Re: Finalizing SRFI 243: Unreadable Data Marc Nieper-Wißkirchen 14 Jun 2023 06:06 UTC

Am Di., 13. Juni 2023 um 23:17 Uhr schrieb Lassi Kortela <xxxxxx@lassi.io>:
>
> > The principal domain of the write procedure are datum objects, which
> > possess a written representation. As long as one does not use write
> > outside this domain, nothing is inconsistent and write works as
> > intended (namely for textual exchange of datum objects).
>
> That's the literal meaning of current editions of RnRS, but Scheme and
> Lisp don't stop there. It's clear that all implementations have
> unreadable objects and something must be done about writing them.

And Scheme implementations do something about writing them (e.g.
raising an exception, writing some text, looping forever, ...).

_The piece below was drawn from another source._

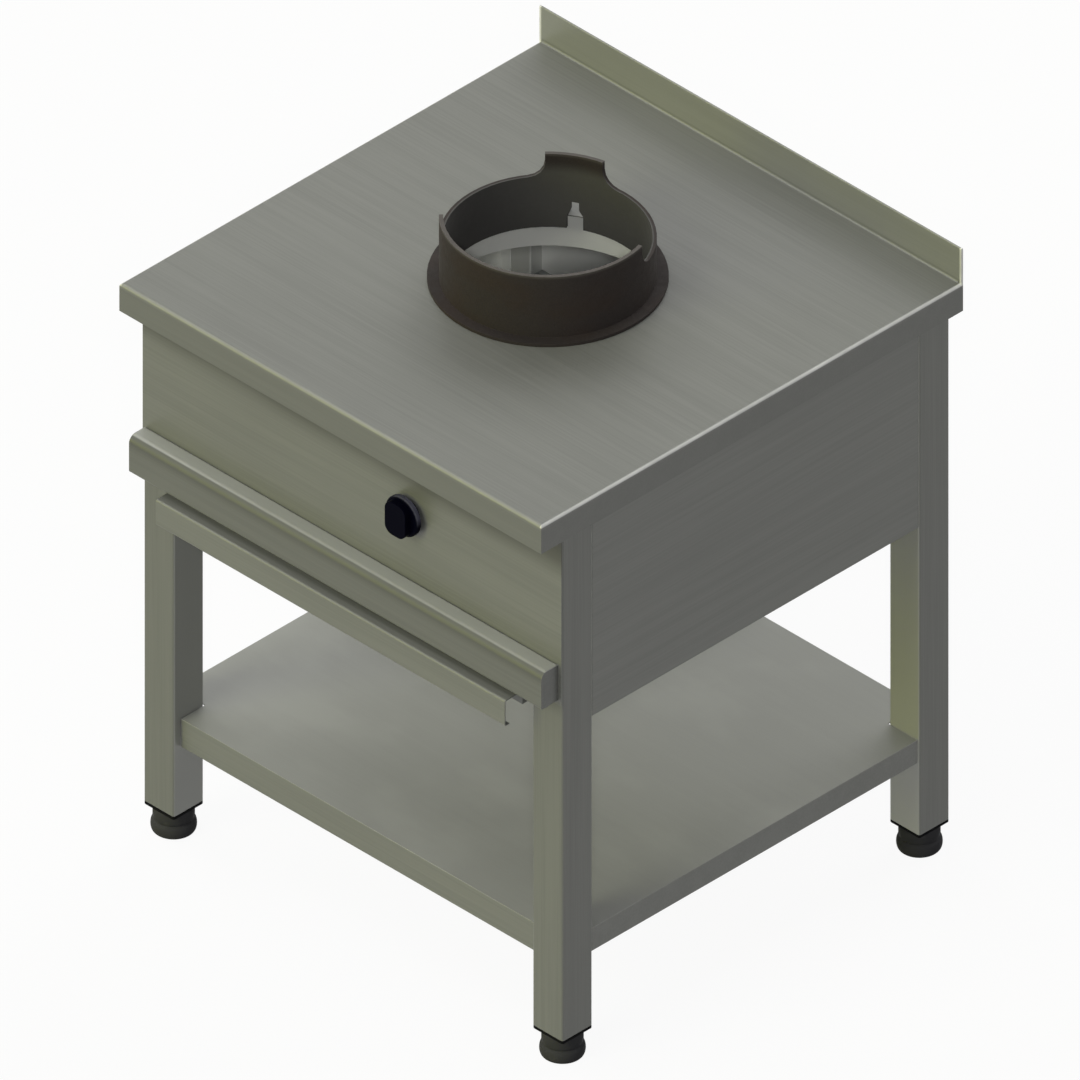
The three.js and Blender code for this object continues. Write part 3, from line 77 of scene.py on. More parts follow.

What
they do is implementation-specific, but this would not change with
SRFI 243.

I still don't see the need for a fix, and even if I did, I don't see
that SRFI 243 would fix it.

> > What is the precise definition of "self-consistent"?
>
> I'm not aware of a precise definition. "Read-write invariance" comes
> close, but unreadable objects cannot have that property.
>
> For example (write '("one" "two")) will output:
>
> ("one" "two")
>
> whereas (display '("one" "two")) will output:
>
> (one two)
>
> The `write` representation consistently mirrors the structure of the
> object it was told to write. But the `display` representation is
> inconsistent with the original object: what was one string now looks to
> `read` like two symbols.
>
> `display` is explicitly designed to act like that, but `write` is
> intended to produce structurally consistent lexical syntax. If `write`
> produces something like #<a b c> it looks like the three symbols `a` `b`
> and `c>`. That interpretation doesn't match the input (which was
> intended to be the three symbols a b c), even if the reader is aware of
> the `#<` prefix.

I asked because the current text of SRFI 243 suffers from some
undefined terminology, like "well-formed S-expression", etc. I would
like to encourage you to look at the terminology introduced in Chapter
4 of the R6RS, which is quite precise and is aware of subtleties.